Everything should be made as simple as possible, but no simpler.

May 15, 2010

Designer’s love metaphors. I was recently working with an organizational design firm, one that uses design principles to help change companies from the inside out, and noticed their absolute love of metaphors. One particularly interesting metaphor was likening a large corporation made of a bunch of tiny corporations to a restaurant or open food market. This was used to gain understanding of a very complex system. That’s one of the great uses of a metaphor: no one can fully understand a system of inter-related organizations that span billions of dollars and several countries, but everyone can understand an open food market and how all of the food stands need to work together to attract customers and not pull each other down through competition. This created a solid shared understanding of the whole and created a language for change.

This was a case where a metaphor was used for understanding… a mental shortcut to something more complex and less digestible.

The other use of the metaphor for the designer is for inspiration.

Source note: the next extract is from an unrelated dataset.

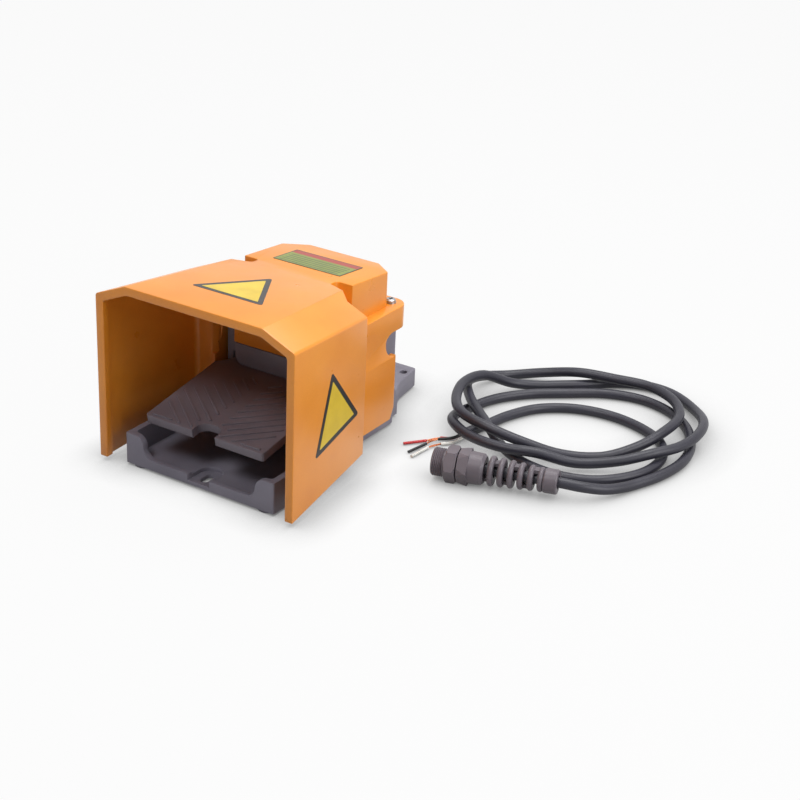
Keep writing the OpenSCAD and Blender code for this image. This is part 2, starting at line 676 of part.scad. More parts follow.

You can google interaction relabeling, but it is one such technique where you ask questions like “what if this trackpad where a rifle?” It’s a terrible example, but you get the picture. designers use metaphors to relate two disparate objects as a way of creating something new.

So you have two basic uses of a metaphor:

  • Metaphors for memory and understanding
  • Metaphors for inspiration and innovation

The problem i have with metaphors was most eloquently and originally attributed to albert einstein. He basically said everything should be made as simple as possible, but no simpler. Or rather:

It can scarcely be denied that the supreme goal of all theory is to make the irreducible basic elements as simple and as few as possible without having to surrender the adequate representation of a single datum of experience.

Which to my ears illustrates the power and the danger of metaphors in one sentence. Yes, they create understanding, but at what cost? I have no problem with using a metaphor for inspiration, but when reducing a complex system of inter-related corporations, or a system of two parents and two children, when is our reductionist use of metaphors becoming very similar to the reductionist attitudes of other professions, turning massive amounts of data about real living people into spreadsheet tables? Can an open food market really express the system of companies fully? What data is left behind? What are the metaphor remainders?